In the years that followed, Srila Prabhupada expanded ISKCON’s mission and activities beyond some of the details listed in the incorporation documents, while remaining consistent with its principles. For example, ISKCON has established many more than one “holy place of transcendental pastimes dedicated to the personality of Krishna”, with temples in major cities around the world. “To bring the members closer together for the purpose of teaching a simpler, more natural way of life”has inspired the development of self-sufficient farm communities, ashrams and spiritual retreat centers.

Srila Prabhupada’s plan to re-spiritualize society through the distribution of sanctified food is not mentioned in the original incorporation documents. Yet he established Food For Life and Govinda’s vegetarian restaurants, and the Sunday Feast has become the weekly happening at every ISKCON center.

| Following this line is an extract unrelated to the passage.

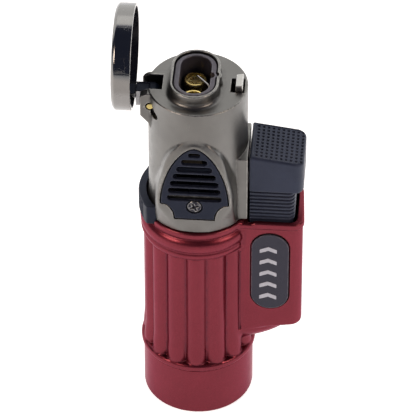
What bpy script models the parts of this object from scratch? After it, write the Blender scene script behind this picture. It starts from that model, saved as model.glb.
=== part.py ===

  1. To systematically propagate spiritual knowledge to society at large and to educate all people in the techniques of spiritual life in order to check the imbalance of values in life and to achieve real unity and peace in the world.
  2. To propagate a consciousness of Krishna (God), as it is revealed in the great scriptures of India, Bhagavad-gita and Srimad-Bhagavatam.
  3. To bring the members of the Society together with each other and nearer to Krishna, the prime entity, thus developing the idea within the members, and humanity at large, that each soul is part and parcel of the quality of Godhead (Krishna).
  4. To teach and encourage the sankirtana movement, congregational chanting of the holy name of God, as revealed in the teachings of Lord Sri Caitanya Mahaprabhu.
  5. To erect for the members and for society at large a holy place of transcendental pastimes dedicated to the personality of Krishna.
  6. To bring the members closer together for the purpose of teaching a simpler, more natural way of life.
  7. With a view towards achieving the aforementioned purposes, to publish and distribute periodicals, magazines, books and other writings.